4. I have heard the learned counsel on both the sides at length. So far as the factual aspects of the case concerning the dates of arrest of the petitioner and the starting of the prosecution evidence in the trial Court as well as other further dates are concerned, there is absolutely no dispute. The only point that crops up for decision in this case is, whether in view of the factual circumstances prevailing in the case the petitioner gets a tight to be released on bail. Thus, a very short legal point in regard to the interpretation of the provisions of Section 437(6) of the Code of Criminal Procedure falls to be pondered over. For the sake of convenience it would be worthwhile to refer to the said provision hereunder:--
"437. When bail may be taken in case of non-bailable offence:--
(1) **** **** **** **** (2) **** **** **** **** (3) **** **** **** **** (4) **** **** **** **** (5) **** **** **** ****
(6) If in any case triable by Magistrate the trial of a person accused of any non-bailable offence is not concluded within a period of sixty days from the first date fixed for taking evidence in the case, such person shall, if he is in custody during the whole of the said period, be released on bail to the satisfaction of the Magistrate, unless for reasons to be recorded in writing, the Magistrate otherwise directs.
(7) **** **** **** ****"
5. Looking to the provision referred to above it is but clear that it is mandatory in nature, and the mandate is that if the Magistrate is trying a case in which the accused has been charged for a non-bailable offence and the trial has not concluded within a period of sixty days from the first date of recording the evidence in the case and that the accused had remained in custody during the whole of such period of sixty days, then he becomes entitled to be released on bail, provided of course, the Magistrate does not reject the same recording in writing his reasons therefor. Circumscribing the undisputed factual circumstances in the ambit of the provisions of Section 437(6) of the Code of Criminal Procedure it is apparent that they hold the field and apply here from all four corners.
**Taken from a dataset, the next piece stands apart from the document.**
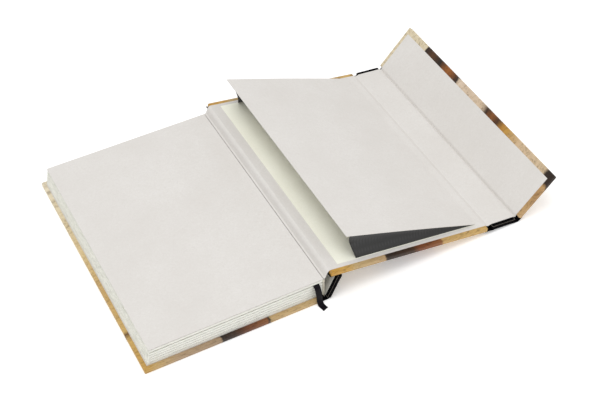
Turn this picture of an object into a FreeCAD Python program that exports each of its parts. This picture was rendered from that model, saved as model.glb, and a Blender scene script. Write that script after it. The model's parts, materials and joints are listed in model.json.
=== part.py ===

In rejecting the bail application of the petitioner the learned trial Magistrate and the learned Fourth Additional Sessions Judge, Gwalior, have no doubt given their reasonings as required under the above provisions of the Code of Criminal Procedure but they are simply to the effect that if the petitioner were to be released then it is doubtful that he would be attending the Court on each and every date fixed by the Magistrate. These reasonings indicating the apprehension of the learned Courts below, by no stretch of imagination, could be termed as judicious, and therefore, they are not of such a nature as to thwart and wash off the mandatory character of the provisions of Section 437(6) of the Code of Criminal Procedure. I am of the considered view that the statutory right given to the accused by the above provisions cannot be taken away in such a fashion. Since the petitioner had althrough remained in custody during the said period of more than sixty days from the first date fixed for recording the evidence, he would be deemed to have been clothed with the right to be released on bail. The rejection of his application under Section 437(6) of the Code of Criminal Procedure by the learned trial Magistrate and later the dismissal of his revision petition by the learned Fourth Additional Sessions Judge, Gwalior, was nothing but the abuse of the process of Court and had given rise to the miscarriage of justice.
6. Consequently, in view of the aforesaid discussion, this petition is allowed and the impugned orders passed by both the Courts below are set aside.